• **Objective**
Write out the complete material exactly as it stands.

• **Dataset content**
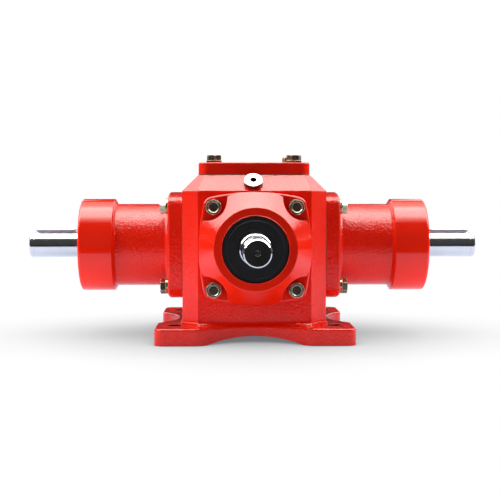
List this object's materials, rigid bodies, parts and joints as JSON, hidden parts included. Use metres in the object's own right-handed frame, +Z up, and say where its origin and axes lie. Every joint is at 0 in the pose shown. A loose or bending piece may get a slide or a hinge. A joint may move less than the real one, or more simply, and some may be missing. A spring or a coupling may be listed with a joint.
{
  "type": "right-angle gearbox",
  "caption": "Red cast-iron right-angle spiral bevel gearbox on feet, with a through cross shaft, a flanged front input shaft and keyed shaft ends.",
  "frame": {"origin": "middle of the underside of the feet, under the point where the two shaft axes cross", "axes": "+X along the cross shaft, -Y along the input shaft towards its free end, +Z up"},
  "size_m": [0.448, 0.2715, 0.179],
  "materials": {
    "red_paint": "semi-gloss bright red enamel over rough cast iron, smoother on the turned collars and covers",
    "ground_steel": "ground and polished shaft steel with fine rings round the axis",
    "key_steel": "drawn key steel, dull and bluish",
    "bolt_zinc": "zinc plated, bright edges and a darker dished top",
    "washer_zinc": "zinc plated spring steel",
    "plug_steel": "bright zinc plated plug",
    "plug_washer": "soft aluminium seal ring",
    "gasket_paper": "thin dark gasket sheet, almost hidden between two faces",
    "seal_rubber": "black nitrile rubber, slightly oily",
    "gear_steel": "case-hardened gear steel with ground flanks",
    "spring_steel": "phosphated spring steel",
    "spacer_steel": "turned steel",
    "cage_steel": "pressed sheet steel",
    "bearing_steel": "polished bearing steel"
  },
  "bodies": {
    "gearbox_body": {"gearbox_housing": "red_paint", "input_bearing_housing": "red_paint", "input_bearing_outer_rings": "bearing_steel", "input_bore_ring": "spring_steel", "input_housing_bolts": "bolt_zinc", "input_housing_gasket": "gasket_paper", "input_housing_washers": "washer_zinc", "input_oil_seal": "seal_rubber", "input_outer_spacer": "spacer_steel", "left_bearing_housing": "red_paint", "left_bearing_outer_rings": "bearing_steel", "left_bore_ring": "spring_steel", "left_housing_bolts": "bolt_zinc", "left_housing_gasket": "gasket_paper", "left_housing_washers": "washer_zinc", "left_oil_seal": "seal_rubber", "left_outer_spacer": "spacer_steel", "oil_drain_plug": "plug_steel", "oil_filler_plug": "plug_steel", "plug_washers": "plug_washer", "rear_cover": "red_paint", "rear_cover_bolts": "bolt_zinc", "rear_cover_gasket": "gasket_paper", "rear_cover_washers": "washer_zinc", "right_bearing_housing": "red_paint", "right_bearing_outer_rings": "bearing_steel", "right_bore_ring": "spring_steel", "right_housing_bolts": "bolt_zinc", "right_housing_gasket": "gasket_paper", "right_housing_washers": "washer_zinc", "right_oil_seal": "seal_rubber", "right_outer_spacer": "spacer_steel", "top_cover": "red_paint", "top_cover_bolts": "bolt_zinc", "top_cover_gasket": "gasket_paper", "top_cover_washers": "washer_zinc"},
    "cross_shaft_body": {"cross_shaft": "ground_steel", "crown_gear": "gear_steel", "crown_gear_key": "key_steel", "crown_gear_ring": "spring_steel", "left_output_key": "key_steel", "right_output_key": "key_steel", "left_bearing_inner_rings": "bearing_steel", "right_bearing_inner_rings": "bearing_steel", "left_inner_spacer": "spacer_steel", "right_inner_spacer": "spacer_steel"},
    "input_shaft_body": {"input_shaft": "ground_steel", "pinion_gear": "gear_steel", "pinion_key": "key_steel", "pinion_ring": "spring_steel", "input_key": "key_steel", "input_bearing_inner_rings": "bearing_steel", "input_inner_spacer": "spacer_steel"},
    "left_ball_cages": {"left_bearing_balls": "bearing_steel", "left_bearing_cages": "cage_steel"},
    "right_ball_cages": {"right_bearing_balls": "bearing_steel", "right_bearing_cages": "cage_steel"},
    "input_ball_cages": {"input_bearing_balls": "bearing_steel", "input_bearing_cages": "cage_steel"}
  },
  "joints": [
    {"name": "cross_shaft_spin", "type": "hinge", "parent": "gearbox_body", "child": "cross_shaft_body", "pos_m": [0, 0, 0.09], "axis": [1, 0, 0], "continuous": true},
    {"name": "input_shaft_spin", "type": "hinge", "parent": "gearbox_body", "child": "input_shaft_body", "pos_m": [0, 0, 0.09], "axis": [0, 1, 0], "continuous": true},
    {"name": "left_ball_cages_spin", "type": "hinge", "parent": "gearbox_body", "child": "left_ball_cages", "pos_m": [-0.11, 0, 0.09], "axis": [1, 0, 0], "continuous": true},
    {"name": "right_ball_cages_spin", "type": "hinge", "parent": "gearbox_body", "child": "right_ball_cages", "pos_m": [0.11, 0, 0.09], "axis": [1, 0, 0], "continuous": true},
    {"name": "input_ball_cages_spin", "type": "hinge", "parent": "gearbox_body", "child": "input_ball_cages", "pos_m": [0, -0.08, 0.09], "axis": [0, 1, 0], "continuous": true}
  ],
  "couplings": [
    {"joint": "input_shaft_spin", "follows": "cross_shaft_spin", "ratio": 1},
    {"joint": "left_ball_cages_spin", "follows": "cross_shaft_spin", "ratio": 0.402},
    {"joint": "right_ball_cages_spin", "follows": "cross_shaft_spin", "ratio": 0.402},
    {"joint": "input_ball_cages_spin", "follows": "cross_shaft_spin", "ratio": 0.402}
  ]
}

• **Full output**
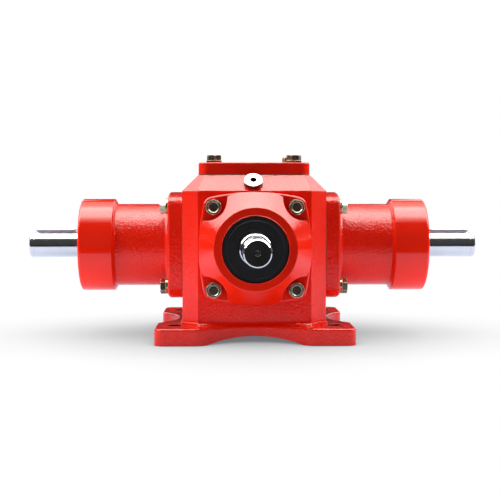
List this object's materials, rigid bodies, parts and joints as JSON, hidden parts included. Use metres in the object's own right-handed frame, +Z up, and say where its origin and axes lie. Every joint is at 0 in the pose shown. A loose or bending piece may get a slide or a hinge. A joint may move less than the real one, or more simply, and some may be missing. A spring or a coupling may be listed with a joint.
{
  "type": "right-angle gearbox",
  "caption": "Red cast-iron right-angle spiral bevel gearbox on feet, with a through cross shaft, a flanged front input shaft and keyed shaft ends.",
  "frame": {"origin": "middle of the underside of the feet, under the point where the two shaft axes cross", "axes": "+X along the cross shaft, -Y along the input shaft towards its free end, +Z up"},
  "size_m": [0.448, 0.2715, 0.179],
  "materials": {
    "red_paint": "semi-gloss bright red enamel over rough cast iron, smoother on the turned collars and covers",
    "ground_steel": "ground and polished shaft steel with fine rings round the axis",
    "key_steel": "drawn key steel, dull and bluish",
    "bolt_zinc": "zinc plated, bright edges and a darker dished top",
    "washer_zinc": "zinc plated spring steel",
    "plug_steel": "bright zinc plated plug",
    "plug_washer": "soft aluminium seal ring",
    "gasket_paper": "thin dark gasket sheet, almost hidden between two faces",
    "seal_rubber": "black nitrile rubber, slightly oily",
    "gear_steel": "case-hardened gear steel with ground flanks",
    "spring_steel": "phosphated spring steel",
    "spacer_steel": "turned steel",
    "cage_steel": "pressed sheet steel",
    "bearing_steel": "polished bearing steel"
  },
  "bodies": {
    "gearbox_body": {"gearbox_housing": "red_paint", "input_bearing_housing": "red_paint", "input_bearing_outer_rings": "bearing_steel", "input_bore_ring": "spring_steel", "input_housing_bolts": "bolt_zinc", "input_housing_gasket": "gasket_paper", "input_housing_washers": "washer_zinc", "input_oil_seal": "seal_rubber", "input_outer_spacer": "spacer_steel", "left_bearing_housing": "red_paint", "left_bearing_outer_rings": "bearing_steel", "left_bore_ring": "spring_steel", "left_housing_bolts": "bolt_zinc", "left_housing_gasket": "gasket_paper", "left_housing_washers": "washer_zinc", "left_oil_seal": "seal_rubber", "left_outer_spacer": "spacer_steel", "oil_drain_plug": "plug_steel", "oil_filler_plug": "plug_steel", "plug_washers": "plug_washer", "rear_cover": "red_paint", "rear_cover_bolts": "bolt_zinc", "rear_cover_gasket": "gasket_paper", "rear_cover_washers": "washer_zinc", "right_bearing_housing": "red_paint", "right_bearing_outer_rings": "bearing_steel", "right_bore_ring": "spring_steel", "right_housing_bolts": "bolt_zinc", "right_housing_gasket": "gasket_paper", "right_housing_washers": "washer_zinc", "right_oil_seal": "seal_rubber", "right_outer_spacer": "spacer_steel", "top_cover": "red_paint", "top_cover_bolts": "bolt_zinc", "top_cover_gasket": "gasket_paper", "top_cover_washers": "washer_zinc"},
    "cross_shaft_body": {"cross_shaft": "ground_steel", "crown_gear": "gear_steel", "crown_gear_key": "key_steel", "crown_gear_ring": "spring_steel", "left_output_key": "key_steel", "right_output_key": "key_steel", "left_bearing_inner_rings": "bearing_steel", "right_bearing_inner_rings": "bearing_steel", "left_inner_spacer": "spacer_steel", "right_inner_spacer": "spacer_steel"},
    "input_shaft_body": {"input_shaft": "ground_steel", "pinion_gear": "gear_steel", "pinion_key": "key_steel", "pinion_ring": "spring_steel", "input_key": "key_steel", "input_bearing_inner_rings": "bearing_steel", "input_inner_spacer": "spacer_steel"},
    "left_ball_cages": {"left_bearing_balls": "bearing_steel", "left_bearing_cages": "cage_steel"},
    "right_ball_cages": {"right_bearing_balls": "bearing_steel", "right_bearing_cages": "cage_steel"},
    "input_ball_cages": {"input_bearing_balls": "bearing_steel", "input_bearing_cages": "cage_steel"}
  },
  "joints": [
    {"name": "cross_shaft_spin", "type": "hinge", "parent": "gearbox_body", "child": "cross_shaft_body", "pos_m": [0, 0, 0.09], "axis": [1, 0, 0], "continuous": true},
    {"name": "input_shaft_spin", "type": "hinge", "parent": "gearbox_body", "child": "input_shaft_body", "pos_m": [0, 0, 0.09], "axis": [0, 1, 0], "continuous": true},
    {"name": "left_ball_cages_spin", "type": "hinge", "parent": "gearbox_body", "child": "left_ball_cages", "pos_m": [-0.11, 0, 0.09], "axis": [1, 0, 0], "continuous": true},
    {"name": "right_ball_cages_spin", "type": "hinge", "parent": "gearbox_body", "child": "right_ball_cages", "pos_m": [0.11, 0, 0.09], "axis": [1, 0, 0], "continuous": true},
    {"name": "input_ball_cages_spin", "type": "hinge", "parent": "gearbox_body", "child": "input_ball_cages", "pos_m": [0, -0.08, 0.09], "axis": [0, 1, 0], "continuous": true}
  ],
  "couplings": [
    {"joint": "input_shaft_spin", "follows": "cross_shaft_spin", "ratio": 1},
    {"joint": "left_ball_cages_spin", "follows": "cross_shaft_spin", "ratio": 0.402},
    {"joint": "right_ball_cages_spin", "follows": "cross_shaft_spin", "ratio": 0.402},
    {"joint": "input_ball_cages_spin", "follows": "cross_shaft_spin", "ratio": 0.402}
  ]
}